Kleine Nervensägen
Kinder sind so herzig. Kinder sind so süss. Darum muss man Kinder einfach lieben. Dass sie auch ganz gehörig nerven können, traut man sich oft kaum zu sagen.
Veröffentlicht am 5. Juli 2010 - 16:02 Uhr
Wer Kinder und kleine Hunde hasst, kann kein schlechter Mensch sein. Dies sagte mal der amerikanische Komiker W. C. Fields. Hat was! Kinder sind nämlich unmöglich. Zum Beispiel im Supermarkt, wenn sie an der Kasse ihre Eltern tyrannisieren. Oder wenn sie abends nicht ins Bett und morgens nicht aufstehen wollen. Wenn sie grösser werden, wirds nicht besser: Dann kiffen sie, ziehen sich doof an und hören zu laute Musik. Mühsam, mühsam.
Kinder können Erwachsene ganz schön nerven. Wir sie aber selten. Sie drehen uns meist keinen Strick daraus, wenn wir wegen ihnen die Augen verdrehen und uns für ihre Begriffe völlig danebenbenehmen. Sie finden uns etwas spiessig, damit hat es sich. Kinder haben nämlich eine enorm hohe Toleranz, was das Verhalten von Erwachsenen betrifft – Kinder akzeptieren uns meist, so wie wir sind. Umgekehrt ist das leider oft nicht der Fall.

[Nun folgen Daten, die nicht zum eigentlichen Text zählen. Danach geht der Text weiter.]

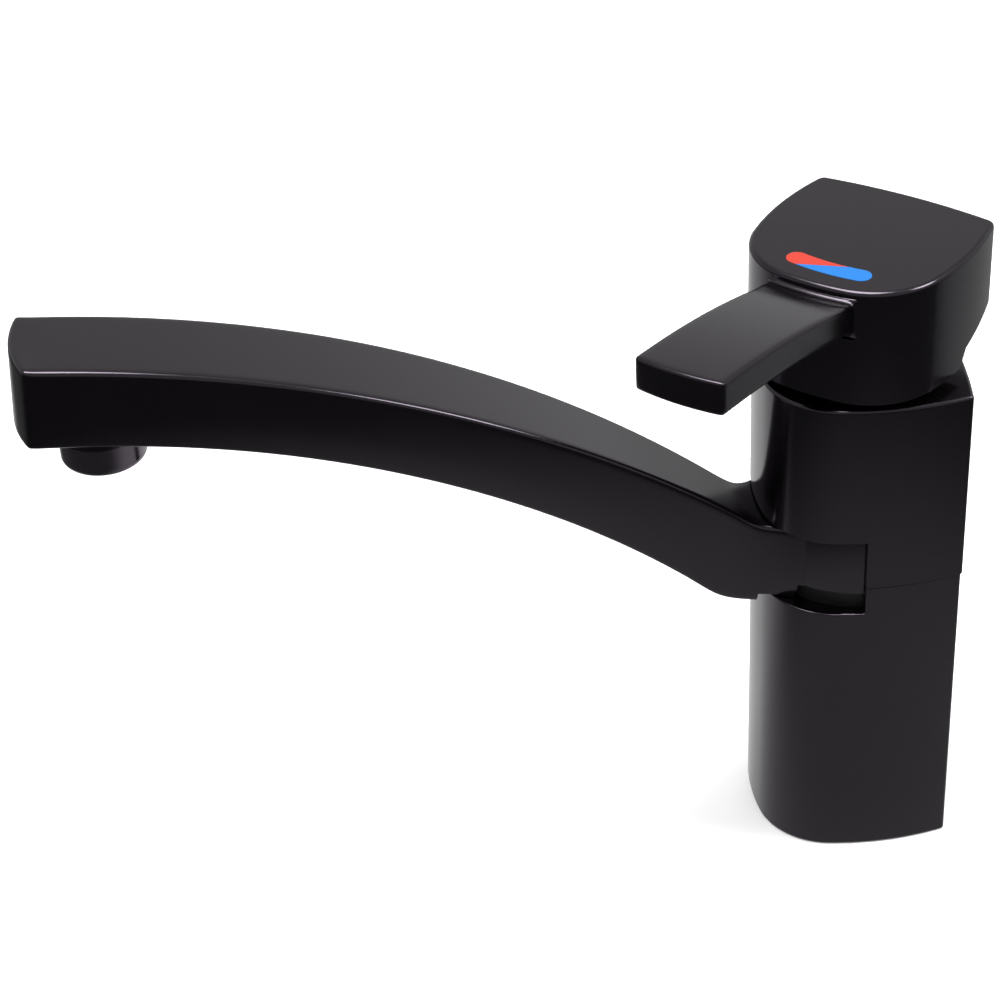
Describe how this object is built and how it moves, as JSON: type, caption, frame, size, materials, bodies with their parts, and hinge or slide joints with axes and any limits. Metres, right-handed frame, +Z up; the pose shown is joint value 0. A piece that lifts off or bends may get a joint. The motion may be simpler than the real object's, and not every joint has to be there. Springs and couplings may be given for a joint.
{
  "type": "kitchen mixer tap",
  "caption": "Single-lever kitchen mixer tap with a D-shaped column, a swivelling arched spout, a capped ceramic cartridge and a flat lever handle.",
  "frame": {"origin": "where the spout's swivel axis meets the worktop, at the foot of the column", "axes": "+Z up along the swivel axis, -Y out of the column's rounded front, +X to the right of someone who looks along +Y"},
  "size_m": [0.0992, 0.227, 0.1718],
  "materials": {
    "black_coating": "gloss",
    "red_mark": "gloss",
    "blue_mark": "gloss",
    "steel": "satin",
    "brass": "satin",
    "ceramic": "polished",
    "dark_plastic": "matte",
    "pale_plastic": "matte",
    "seal_rubber": "matte"
  },
  "bodies": {
    "column": {"lower_shell": "black_coating", "upper_body": "black_coating", "base_gasket": "seal_rubber", "body_screw_left": "steel", "body_screw_right": "steel", "trim_ring": "black_coating", "upper_slide_ring": "dark_plastic", "lower_slide_ring": "dark_plastic", "upper_seal": "seal_rubber", "lower_seal": "seal_rubber", "port_seal_hot": "seal_rubber", "port_seal_cold": "seal_rubber", "port_seal_mixed": "seal_rubber", "cartridge_base": "dark_plastic", "fixed_disc": "ceramic", "cartridge_housing": "dark_plastic", "cartridge_nut": "brass"},
    "swivel_spout": {"spout": "black_coating", "aerator_housing": "black_coating", "aerator_insert": "pale_plastic", "aerator_washer": "seal_rubber"},
    "handle_guide": {"stem_guide": "pale_plastic", "pivot_pin": "steel"},
    "handle": {"stem": "steel", "handle_cap": "black_coating", "handle_lever": "black_coating", "indicator_red": "red_mark", "indicator_blue": "blue_mark", "grub_screw": "steel", "lever_screw": "steel"},
    "mixing_slide": {"disc_carrier": "pale_plastic", "moving_disc": "ceramic"}
  },
  "joints": [
    {"name": "spout_swivel", "type": "hinge", "parent": "column", "child": "swivel_spout", "pos_m": [0, 0, 0.0865], "axis": [0, 0, 1], "range_deg": [-51, 39]},
    {"name": "handle_turn", "type": "hinge", "parent": "column", "child": "handle_guide", "pos_m": [0, 0, 0.139], "axis": [0, 0, 1], "range_deg": [-103.8, 6.2]},
    {"name": "handle_lift", "type": "hinge", "parent": "handle_guide", "child": "handle", "pos_m": [0, 0, 0.139], "axis": [-0.6587, -0.7524, 0], "range_deg": [0, 25]},
    {"name": "mixing_slide", "type": "slide", "parent": "handle_guide", "child": "mixing_slide", "axis": [0.7524, -0.6587, 0], "range_m": [0, 0.0039]}
  ],
  "couplings": [
    {"joint": "mixing_slide", "follows": "handle_lift", "m_per_rad": 0.008717}
  ]
}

Daran musste ich neulich denken, als im überfüllten Zugabteil ein Kind zu plärren anfing. Es war schwül und heiss, es war ein Gedränge, und ich war nicht der Einzige, der grimmig aus der verschwitzten Wäsche schaute. Wenn Blicke töten könnten – ich schwöre, alle Reisenden hätten auf die Mutter und ihren Gof gezielt – auch Sie! Und natürlich wussten alle, wie das Kind zu beruhigen gewesen wäre und was die Mutter falsch machte. Oder hätten Sie es so locker genommen wie jener junge Mann, der der verzweifelten Mutter zulächelte und ruhig sagte: «Lassen Sie sich von den anderen bloss nicht stressen. Wir sind alle mal klein gewesen!»
Dieses Statement hat die erhitzten Gemüter im Waggon auf der Stelle abgekühlt. Eine ältere Dame scherzte danach gar, dass sie früher ihre eigenen Kinder in solchen Situationen ganz gern mal günstig verkauft hätte. Jemand anders meinte, der Kleine habe offensichtlich starke Lungen und werde bestimmt mal ein guter Arbeiter, der später unsere AHV finanziere. Und ich ärgerte mich darüber, dass ich mich überhaupt geärgert hatte.
Dass Kinder nerven und Aggressionen auslösen können, ist ganz normal und nicht weiter schlimm. Problematisch wird es erst, wenn man sich seiner Gefühle nicht gewahr wird. Dann verharrt man darin, kann mit ihnen nicht umgehen und sein Verhalten nicht lenken. Das kann tragisch enden, denn unreflektierte Gefühle können unkontrolliert ausbrechen, zum Beispiel in verbaler oder körperlicher Gewalt.
Wer sich also über kleine Kinder nervt, muss kein schlechter Mensch sein – könnte es aber werden! Man tut gut daran, zum Beispiel Kindergeschrei wie meine Mitreisenden mit Humor zu nehmen. Abstellen kann man es ja doch nicht. Mit bösen Blicken und lauten Seufzern wirds auch nicht besser. Das stresst die Eltern nur noch zusätzlich, und selber entwickelt man sich zu einem mürrischen Stänkerer, der mit sich und der Umwelt unzufrieden ist und ständig was zu nörgeln hat. Wenn Sie mich fragen: Kindergeschrei ist mit etwas Gelassenheit einfacher auszuhalten als griesgrämige Mitmenschen.